A month or so later, I realized that I was unlikely to ever be reunited with my books. When I registered my protest with USPS, Paula in Customer Service had me fill up an online form with details of my lost books. By this time, the textbooks had reduced to a hazy memory. Not so with my cook books. I remembered their glossy hardbound covers, the recipes - those that I had tried, and those that I hoped to - that graced their pages and the photographs that I had spent too many hours drooling over. I could have spent a few pages describing these intricacies, but I was constrained by the small white space on USPS' online form. I fitted in every last detail that I could, and reserved the brevity for my textbooks. I think I put down "economics and statistics textbooks" or something thereabouts. A little too generic perhaps, I now realize.

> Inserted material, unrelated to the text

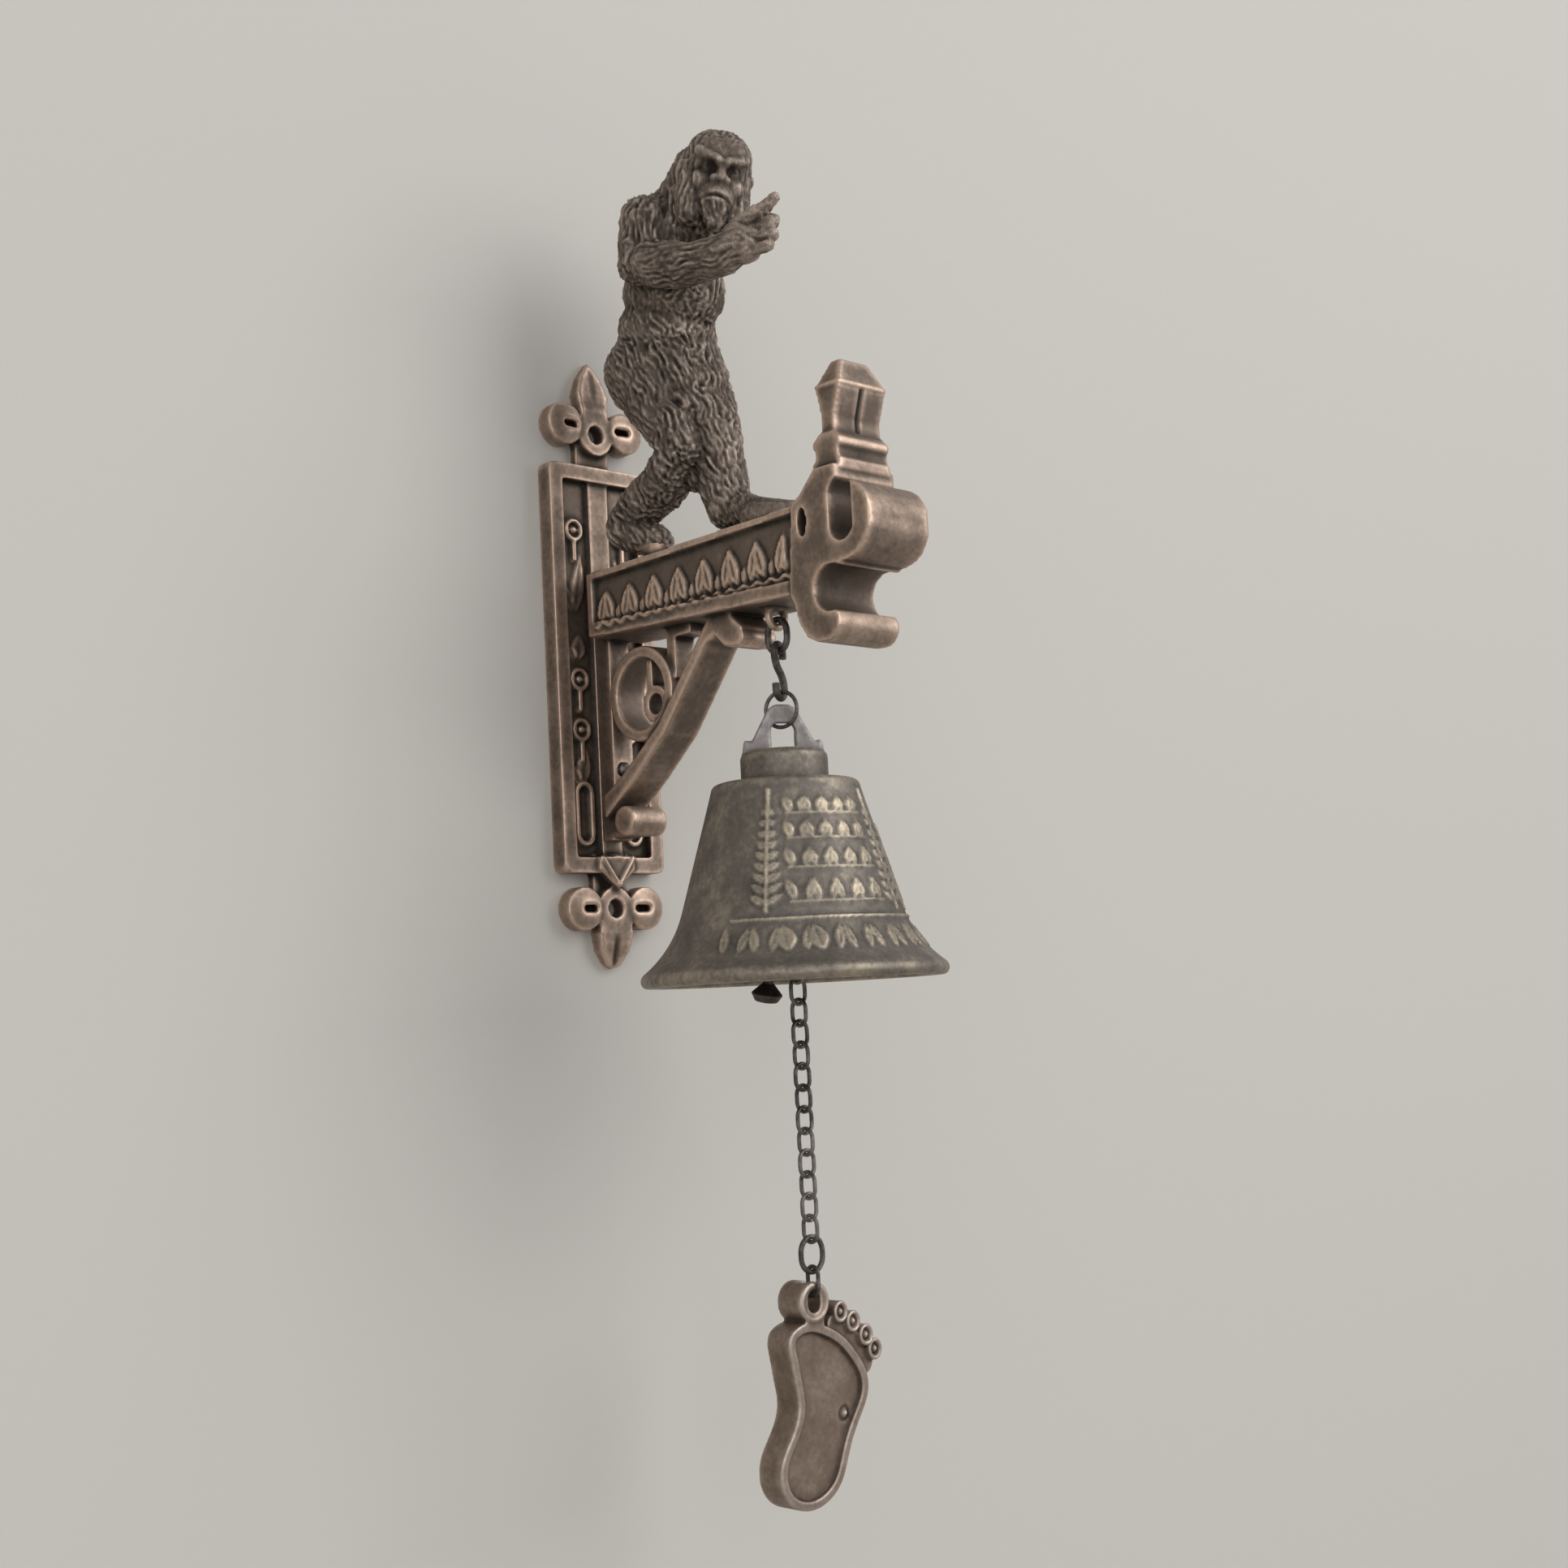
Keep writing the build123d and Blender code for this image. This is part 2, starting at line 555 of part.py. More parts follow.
# Clapper: eye, leaning rod, ball and flared tip, with a side loop that the pull chain hangs from
clapper_ring_z = eye_low_z + eye_wire + play - eye_radius
rod_top = Vector(0, bell_y, clapper_ring_z - eye_radius)
rod_end = Vector(0, bell_y + clapper_lean, eye_low_z - clapper_length)
rod_line = rod_end - rod_top
rod_plane = Plane(origin=rod_top, x_dir=(1, 0, 0), z_dir=rod_line)
chain_loop_z = chain_top_z + lug_ring_radius
strut_start = Vector(0, chain_y + lug_ring_radius, chain_loop_z)
strut_end = rod_top + rod_line * 0.58
with BuildPart() as clapper:
    with Locations(upright(90, 0, bell_y, clapper_ring_z)):
        Torus(eye_radius, eye_wire / 2)
    with BuildSketch(rod_plane):
        Circle(rod_radius)
    extrude(amount=rod_line.length)
    with Locations(rod_top + rod_line * ball_share):
        Sphere(ball_radius)
    with BuildSketch(rod_plane.offset(rod_line.length - 4.6)):
        Circle(rod_radius + 0.4)
    with BuildSketch(rod_plane.offset(rod_line.length - 2.0)):
        Circle(flare_radius)
    loft()
    with BuildSketch(rod_plane.offset(rod_line.length - 2.0)):
        Circle(flare_radius)
    with BuildSketch(rod_plane.offset(rod_line.length)):
        Circle(flare_radius - 1.2)
    loft()
    with Locations(upright(90, 0, chain_y, chain_loop_z)):
        Torus(lug_ring_radius, lug_wire / 2)
    with BuildSketch(Plane(origin=strut_start, x_dir=(1, 0, 0), z_dir=strut_end - strut_start)):
        Circle(lug_wire / 2 + 0.1)
    extrude(amount=(strut_end - strut_start).length)
clapper.part.label = "clapper"
export_step(clapper.part, "parts/clapper.step")

# Pull chain: welded links, each turned a quarter turn from the one it hangs on
first_rise = (lug_wire + chain_wire) / 2 + play
link_rise = chain_wire + play
pivot_z = chain_top_z
for index in range(chain_links):
    rise = first_rise if index == 0 else link_rise
    low_z = pivot_z - chain_pitch
    length = pivot_z + rise - low_z + chain_wire
    angle = 0 if index % 2 == 0 else 90
    name = f"chain_link_{index + 1:02d}"
    centre = upright(angle, 0, chain_y, (pivot_z + rise + low_z) / 2)
    export_step(closed_link(centre, chain_width, length, chain_wire, name), f"parts/{name}.step")
    pivot_z = low_z

# Connector: a heavier oval ring between the chain and the pendant's own link
connector_high_z = pivot_z + (chain_wire + connector_wire) / 2 + play
connector_low_z = connector_high_z - connector_length + connector_wire
connector_plane = upright(0, 0, chain_y, (connector_high_z + connector_low_z) / 2)
connector_ring = closed_link(connector_plane, connector_width, connector_length, connector_wire,
                             "connector_ring")
export_step(connector_ring, "parts/connector_ring.step")

# Pendant link: hangs on the connector and passes through the great toe
hang = Plane(origin=(0, chain_y, connector_low_z), x_dir=(1, 0, 0), z_dir=(0, -1, 0))
link_top = (connector_wire + pendant_wire) / 2 + play
web_top = -(connector_wire / 2 + toe_clearance)
web_low = web_top - web_height
link_low = web_low - pendant_wire / 2 - web_play
link_width = web_thickness + 2 * (pendant_wire + 0.3)
link_plane = Plane(origin=hang.from_local_coords((0, (link_top + link_low) / 2, 0)),
                   x_dir=hang.z_dir * -1, z_dir=hang.x_dir)
link_length = link_top - link_low + pendant_wire
pendant_link = closed_link(link_plane, link_width, link_length, pendant_wire, "pendant_link")
export_step(pendant_link, "parts/pendant_link.step")

# Foot pendant: sole with a rim, four small toes, and a great toe pierced for its link
sole_outline = [(-8.6, -13.8), (-3.6, -12.3), (4.2, -14.4), (9.4, -17.6), (13.5, -21.9), (16.6, -26.9),
                (17.2, -31.0), (14.6, -36.8), (11.2, -41.8), (8.6, -47.2), (5.4, -53.4), (0.4, -57.0),
                (-6.1, -58.0), (-12.0, -55.6), (-15.0, -50.8), (-14.6, -45.0), (-10.9, -39.2), (-8.0, -32.6),
                (-8.8, -26.2), (-9.8, -20.6), (-10.2, -16.4)]
small_toes = [(8.2, -10.9), (12.6, -13.9), (17.0, -17.9), (20.0, -21.9)]
toe_roots = [(7.4, -14.2), (11.4, -17.6), (15.0, -21.6), (17.0, -25.0)]


def inset(points, distance):
    """The same closed outline, drawn clockwise, with each point moved inwards by a distance."""
    moved = []
    for index, (x, y) in enumerate(points):
        before = points[index - 1]
        after = points[(index + 1) % len(points)]
        run_x = after[0] - before[0]
        run_y = after[1] - before[1]
        length = (run_x ** 2 + run_y ** 2) ** 0.5
        moved.append((x + run_y / length * distance, y - run_x / length * distance))
    return moved


great_toe = (foot_offset, web_top - great_toe_radius)
front_offset = web_thickness / 2
with BuildPart() as foot_pendant:
    with BuildSketch(hang.offset(front_offset)):
        with Locations(great_toe):
            Circle(great_toe_radius)
        with BuildLine():
            Spline(*sole_outline, periodic=True)
        make_face()
        with Locations((foot_offset, web_top - 2 * great_toe_radius)):
            Rectangle(6.4, 5.0)
    extrude(amount=-pendant_thickness)
    with BuildSketch(hang.offset(front_offset)):
        with Locations(*small_toes):
            Ellipse(2.3, 2.7)
    extrude(amount=-pendant_thickness + 1.5)
    with BuildSketch(hang.offset(front_offset - 1.0)):
        with Locations(*toe_roots):
            Circle(3.0)
    extrude(amount=-pendant_thickness + 2.5)
    with BuildSketch(hang.offset(front_offset)):
        with BuildLine():
            Spline(*inset(sole_outline, sole_border), periodic=True)
        make_face()
    extrude(amount=-sole_recess, mode=Mode.SUBTRACT)
    with BuildSketch(hang.offset(front_offset)):
        with Locations((foot_offset, web_low - toe_hole_height / 2)):
            SlotOverall(toe_hole_height, 2 * toe_hole_radius, rotation=90)
    extrude(amount=-pendant_thickness, mode=Mode.SUBTRACT)
    with BuildSketch(hang.offset(-front_offset)):
        with Locations((0, web_low + 0.4)):
            Rectangle(notch_width, 6.0)
    extrude(amount=-(pendant_wire + 0.3) * 2, mode=Mode.SUBTRACT)
foot_pendant.part.label = "foot_pendant"
export_step(foot_pendant.part, "parts/foot_pendant.step")
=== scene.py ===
import math

import bmesh
import bpy
import numpy as np
from mathutils import Matrix, Vector, noise


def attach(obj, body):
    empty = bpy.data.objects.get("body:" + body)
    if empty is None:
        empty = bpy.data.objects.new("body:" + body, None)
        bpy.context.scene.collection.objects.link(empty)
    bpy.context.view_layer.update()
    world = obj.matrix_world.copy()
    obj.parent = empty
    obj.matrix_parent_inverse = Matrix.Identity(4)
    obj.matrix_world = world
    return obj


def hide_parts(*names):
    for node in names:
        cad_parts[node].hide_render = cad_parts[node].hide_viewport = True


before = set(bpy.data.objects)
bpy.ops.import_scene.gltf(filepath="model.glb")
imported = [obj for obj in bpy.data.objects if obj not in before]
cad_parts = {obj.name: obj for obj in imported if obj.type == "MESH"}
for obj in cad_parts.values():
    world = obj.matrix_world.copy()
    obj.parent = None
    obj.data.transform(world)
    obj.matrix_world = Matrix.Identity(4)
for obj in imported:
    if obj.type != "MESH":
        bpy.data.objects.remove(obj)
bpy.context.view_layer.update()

# The view: the photograph looks at the bell from its left and a little from below, with the
# camera tilted a few degrees. All places are in the frame of the CAD model, in millimetres.
MM = 0.001
EYE = Vector((-381.3, -470.9, -101.2)) * MM
VIEW_AZIMUTH = math.radians(44.0)
VIEW_RISE = math.radians(6.2)
VIEW_TILT = math.radians(3.0)
LENS = 48.45

forward = Vector((math.sin(VIEW_AZIMUTH) * math.cos(VIEW_RISE), math.cos(VIEW_AZIMUTH) * math.cos(VIEW_RISE),
                  math.sin(VIEW_RISE)))
level = Vector((math.cos(VIEW_AZIMUTH), -math.sin(VIEW_AZIMUTH), 0.0))
upward = level.cross(forward)
right = level * math.cos(VIEW_TILT) - upward * math.sin(VIEW_TILT)
up = upward * math.cos(VIEW_TILT) + level * math.sin(VIEW_TILT)
camera_data = bpy.data.cameras.new("camera")
camera_data.lens = LENS
camera_data.sensor_width = 36.0
camera_data.clip_start = 0.01
camera = bpy.data.objects.new("camera", camera_data)
camera.matrix_world = Matrix((right, up, -forward)).transposed().to_4x4()
camera.location = EYE
bpy.context.scene.collection.objects.link(camera)
bpy.context.scene.camera = camera
bpy.context.scene.view_settings.view_transform = "Standard"


# The wall is a plain warm grey sheet behind the backplate, open to the eye from its back, and the
# floor lies far below the bell. Neither is part of the object.
def add(tree, kind, inputs=None, **settings):
    """A new node, with its settings and with its inputs given as values or as other nodes' sockets."""
    made = tree.nodes.new(kind)
    for name, value in settings.items():
        setattr(made, name, value)
    for name, value in (inputs or {}).items():
        if isinstance(value, bpy.types.NodeSocket):
            tree.links.new(value, made.inputs[name])
        else:
            made.inputs[name].default_value = value
    return made


def new_material(name):
    """An empty node material and its output node."""
    material = bpy.data.materials.new(name)
    material.use_nodes = True
    material.node_tree.nodes.clear()
    return material, material.node_tree, material.node_tree.nodes.new("ShaderNodeOutputMaterial")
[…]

For a time, I continued to hold on to a slender sliver of hope. Every time I entered my apartment building, my eyes wandered to the space where brown cardboard boxes registering my neighbours' avid online consumerism are left behind for pick up, searching for signs of my missing package with its handwritten, homemade address label, and scratched out Amazon delivery sticker.

It has now been close to six months since I lugged my books to the USPS office to have them shipped. I had all but forgotten about my lost books when I received a package from USPS' Mail Recovery Service in Atlanta. Inside the brown envelope was a shiny new copy of "Introduction to Statistics and Econometrics" by Takeshi Amemiya.

It is a book I have never seen, and never owned.

It was heartening to know that someone in Atlanta was shuffling about in a giant room of lost things, trying to match object to owner, even if imperfectly. But I was also sorry that someone else, somewhere in the U.S., is waiting in vain for a lost book on econometrics.




Popeye Chicken Curry

Ingredients

To Grind

2 tomatoes

1 large bunch spinach

a fistful of coriander leaves

1/4-1/2 cup water

Marinade

1.5 pounds chicken

1/4 cup yoghurt

1/2 tsp cumin

1/2 tsp turmeric

1/2 tsp chilli powder

2 tsp dijon mustard

salt to taste

Tempering

1 tsp fennel seeds/sauf

2 dried red chillies

5 cloves of garlic grated

1 inch piece ginger grated

1 tbsp garam masala

2 tsp tomato paste

oil

chopped coriander for garnish

Marinate the chicken for at least 30 minutes, preferably a few hours or overnight.

Grind spinach and tomato with all other ingredients to be ground. Set aside. (I microwaved the spinach for a minute or so just to get them to wilt before grinding - mainly so they'd fit into the food processor's work bowl).

Heat oil. Add fennel seeds, red chillies, and stir until fragrant, avoiding high heat so as not to burn them. Next add in the grated ginger and garlic and fry until the raw smell disappears. Finally add tomato paste and garam masala. Stir for 1-2 minutes on medium flame.

Now add the ground spinach and tomato mix and cook down on medium heat until the gravy thickens. This should take around 7-10 minutes. Now add the chicken. Cover and cook on medium heat until done. Check for seasoning, garnish with chopped coriander and serve.